Second, fullness of bread. That is to say, they had all they needed and could sit back and relax in leisure. They did not have to worry where their next meal was coming from. In the words of the foolish rich man,  And I will say to my soul, Soul, thou hast much goods laid up for many years; take thine ease, eat, drink, and be merry. But God said unto him, Thou fool, this night thy soul shall be required of thee: then whose shall those things be, which thou hast provided? (Luke 12:19-20) 

Third, abundance of idleness. This was the common sin among Israel, Samaria and Sodom and Gomorrah. Paul addresses this subject from a slightly different angle dealing with widows. After the man had died and the children were gone there was little for a woman to do in those days besides care for herself. Here Paul writes, But refuse younger widows, for whenever they grow lustful against Christ, they desire to marry; having guilt because they have cast off the first faith. And with it all they also learn to be idle, going around the houses; and not only idle, but tattlers also and busybodies, speaking things they ought not. Therefore I want the younger ones to marry, bear children, guide the house, giving no occasion to the adversary because of reproach. For some have already turned aside after Satan. (1 Timothy 5:11-15 MKJV) Here we have an example of how the enemy can bring reproach when there is excessive idleness in the life of an able-bodied person. As the late Henry Bohn has noted, an idle mind is the devil’s workshop and an idle man is the devil’s playfellow.[1]Paul then provides us with a powerful New Covenant principal, I will therefore that the younger women marry, bear children, guide the house, give none occasion to the adversary to speak reproachfully. For some are already turned aside after Satan. If any man or woman that believeth have widows, let them relieve them, and let not the church be charged; that it may relieve them that are widows indeed. (1 Timothy 5:14-16) In order to prevent the idleness and abundance of bread that was the common denominator among Israel, Sodom, Gomorrah, Samaria, and young widows, etc. Paul directed that the widows not be allowed to be on the churches benevolence list, but rather they were to get about marrying and raising a family rather than living a life of sin. That seems to be the plain sense of the principal. In other words, a scenario must not be allowed to develop where people are allowed to be idle all day getting into mischief and sin.  

A life of ease

When Adam fell in the Garden he introduced Sin and Satan into the world. This means that Satan is always plotting and scheming to do evil and he is here trying to influence saint and sinner alike. God changed Adam’s way of life as soon as Satan entered. Understand that before the fall Adam could tend the Garden of Eden, fellowship with God and eat of the trees that bore fruit. His level of work was such, that by implication he never had to break a sweat. Afterward God told him, In the sweat of thy face shalt thou eat bread, till thou return unto the ground; for out of it wast thou taken: for dust thou art, and unto dust shalt thou return. (Gen. 3:19) Twenty four hours in a day is too long for a person to sit around listening to the devil. Understand that being born again does not exempt one from his evil influence and outward impressions. In fact, he filled the hearts of Ananias and Sapphira. He is said to tempt Christians that are involved in protracted fasting. (I Cor. 7:5) So he is still here and trying to influence any way he can. For this reason Lot chose the well-watered plain and embarked on a life of total destruction. Several hundred years later the children of Israel would move into the land of hill and valleys, pitching their tents towards the Wilderness Tabernacle. When they woke up in the night they opened the tent door to see the fire of the glory of God. In the morning they saw the pillar of cloud. These were ever present reminders of God. But when Lot opened his tent that was pitched towards Sodom, all he saw was the madness of Sin. What direction is our tent pointed? 

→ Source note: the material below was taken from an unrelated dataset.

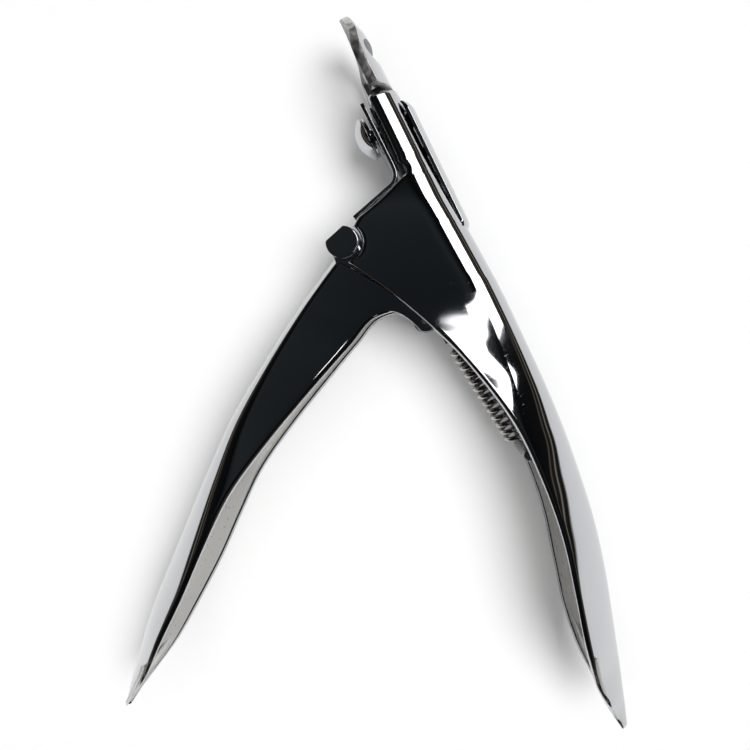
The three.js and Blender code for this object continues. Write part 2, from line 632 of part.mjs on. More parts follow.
add('frame_handle', frameHandle(), bright);
add('lever_handle', leverHandle(), bright);
add('pivot_pin', pivotPin(), bright);
add('drive_pin', barZ(DRIVE_R, -earOuter, earOuter, DRIVE_X, DRIVE_Y), plain);
add('drive_roller', driveRoller(), plain);
add('guide_plate', guidePlate(), bright);
add('cutter_blade', cutterBlade(), cutSteel);
add('blade_slide', bladeSlide(), plain);
add('slide_yoke', slideYoke(), plain);
bladeRivets.forEach((y, i) => {
  const geometry = barX(RIVET_R, slideFront + SUNK, bladeFront + BLADE_T - SUNK, y);
  add(`blade_rivet_${i + 1}`, geometry, plain);
});
add('yoke_rivet', barX(RIVET_R, footX - 0.85, slideFront + SLIDE_T - SUNK, yokeRivetY), plain);
add('front_cover', frontCover(), bright);
add('dome_screw', domeScrew(), bright);
add('dome_washer', domeWasher(), bright);
add('back_plate', backPlate(), bright);
RIVETS_Y.forEach((y, i) => {
  const start = y > TONGUE_FOOT ? guideFront + SUNK : NOSE_BACK - 0.35;
  add(`back_rivet_${i + 1}`, barX(RIVET_R, start, backInner + BACK_T - BACK_DROP - SUNK, y), bright);
});
add('return_spring', returnSpring(), wire);
add('spring_anchor_pin', barZ(ANCHOR_R, -ANCHOR_HALF, ANCHOR_HALF, ...anchor.toArray()), plain);

// Set the tool down: middle of its box over the origin, lowest point on z = 0.
const extent = new THREE.Box3().setFromObject(group);
const middle = extent.getCenter(new THREE.Vector3());
group.position.set(-middle.x, -middle.y, -extent.min.z);

export default group;
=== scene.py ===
"""Nail tip cutter in chromed sheet steel, lying on its side on a white table."""

import json
import math

import bmesh
import bpy
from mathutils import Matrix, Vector


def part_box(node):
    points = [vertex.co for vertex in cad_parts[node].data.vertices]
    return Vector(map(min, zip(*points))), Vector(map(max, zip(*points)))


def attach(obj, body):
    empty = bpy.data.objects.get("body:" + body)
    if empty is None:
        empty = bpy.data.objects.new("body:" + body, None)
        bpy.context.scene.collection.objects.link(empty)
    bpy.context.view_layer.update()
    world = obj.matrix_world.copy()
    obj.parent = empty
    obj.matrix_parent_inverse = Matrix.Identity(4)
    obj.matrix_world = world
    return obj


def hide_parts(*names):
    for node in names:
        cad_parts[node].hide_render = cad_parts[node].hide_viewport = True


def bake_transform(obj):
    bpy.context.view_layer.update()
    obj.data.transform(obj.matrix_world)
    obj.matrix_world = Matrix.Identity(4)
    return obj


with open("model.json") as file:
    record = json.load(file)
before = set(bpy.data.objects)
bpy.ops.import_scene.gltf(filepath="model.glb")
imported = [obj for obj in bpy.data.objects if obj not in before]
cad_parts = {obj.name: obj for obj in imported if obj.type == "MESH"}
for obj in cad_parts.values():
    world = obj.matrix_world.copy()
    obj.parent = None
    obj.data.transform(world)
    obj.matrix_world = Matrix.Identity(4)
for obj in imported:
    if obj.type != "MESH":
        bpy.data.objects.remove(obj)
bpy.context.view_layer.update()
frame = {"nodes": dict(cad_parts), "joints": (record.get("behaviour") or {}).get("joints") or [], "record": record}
scene = bpy.context.scene
record = frame["record"]

MM = 0.001
PIVOT = Vector(next(j for j in frame["joints"] if j["name"] == "lever_squeeze")["pos_m"])


def at(x, y, z=0.0):
    """A place given in millimetres from the lever's pivot, on the tool's mid-plane."""
    return PIVOT + Vector((x, y, z)) * MM


def reach(name):
    """A CAD node's lowest and highest corner, in millimetres from the pivot."""
    low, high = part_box(name)
    return (low - PIVOT) / MM, (high - PIVOT) / MM


# ---- sizes read off the frame, in millimetres from the pivot ------------------------------------

FRAME_HIGH = reach("frame_handle")[1]
GUIDE_LOW, GUIDE_HIGH = reach("guide_plate")
BLADE_LOW, BLADE_HIGH = reach("cutter_blade")
COVER_LOW, COVER_HIGH = reach("front_cover")
DOME_LOW, DOME_HIGH = reach("dome_screw")
WASHER_LOW, WASHER_HIGH = reach("dome_washer")
BACK_LOW, BACK_HIGH = reach("back_plate")
PIN_LOW, PIN_HIGH = reach("pivot_pin")
DRIVE_LOW, DRIVE_HIGH = reach("drive_pin")
ANCHOR_LOW, ANCHOR_HIGH = reach("spring_anchor_pin")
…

The defiler of sanctuaries

Satan seems to love defiling things that are holy. He defiled his own sanctuaries (Ezek. 28:18). He influenced Antiochus IV Epiphanes (a type of the Antichrist) to defile the Temple in horrific ways. (see apoc. 2 Macc. 6:1-11) He wants abomination to stand in the holy place and that holy place is you and I if we have the Holy Spirit. (Matt. 24:15) As we mentioned earlier, he seeks to tempt Christians in protracted fasting to be defiled by strange men and women. (see also Lev. 18:20) Paul tells us that if any man defile the Temple him shall God destroy. (1 Cor. 3:17) So we must endeavor to guard ourselves against the trappings of this present evil world. How can we do this? We have the fourth sin when God tells Israel, Nor did she strengthen the hand of the poor and needy. When Israel and Sodom and the others had time on their hands what did they do with it? They refused to work with their hands the thing which was good. They used that time for their own sinful pleasures. This is a tremendous truth. If we are to guard ourselves from the destruction that has befallen multitudes of people and societies in the past, we have to learn from these examples of what to do and what not to do.